Only the European and the most advanced of the Eastern countries know of the predominant place that Harvard occupies. In South America Pennsylvania, by means of the explorations carried on there by the professors of that university, is the best-known of North American educational institutions. In the Far East Yale has more men connected with the foreign trade of the United States than Harvard, while Cornell with a demand for its engineers which never ceases is represented by a number of graduates greater than those of Harvard and Yale combined. As the number of college men permanently or temporarily resident in foreign countries nearly represents the ratio in which their respective institutions are popularly known, one can readily see that Harvard no longer has an international margin due to numbers alone. There are millions of people who have never heard of Harvard. It is to these that the name of the University must be introduced, if the latter is to maintain her lead, for did not Pennsylvania show from her registration books that she draws more students from a greater variety of countries than we?

What is the remedy? Instead of spending a year or two in continental countries acquiring culture men should go abroad and spend the same period of time engaged in the foreign trade of the United States, for the foreign trade of this country is as certain to develop after the end of the present war as the present war is to end.

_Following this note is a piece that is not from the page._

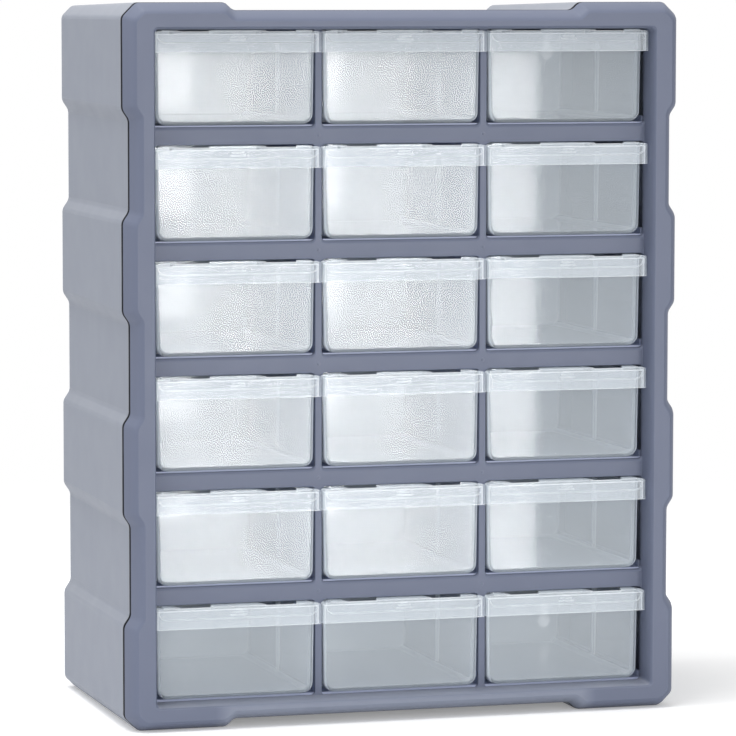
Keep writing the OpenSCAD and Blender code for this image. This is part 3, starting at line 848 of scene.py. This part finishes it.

Not only will the trader gain the broad intellectual outlook that only life abroad can give, but he will acquire a knowledge which may some day culminate in the founding of a successful domestic industry. He will be able to given the nation an international point of view, the lack of which has recently given us so much difficulty, he will be able to make his mind go across the seas and consider the policies of those whom he has actually seen and whom he knows, and he will give cause for the further growth of Harvard's democratic ideals among the already rapidly growing family abroad.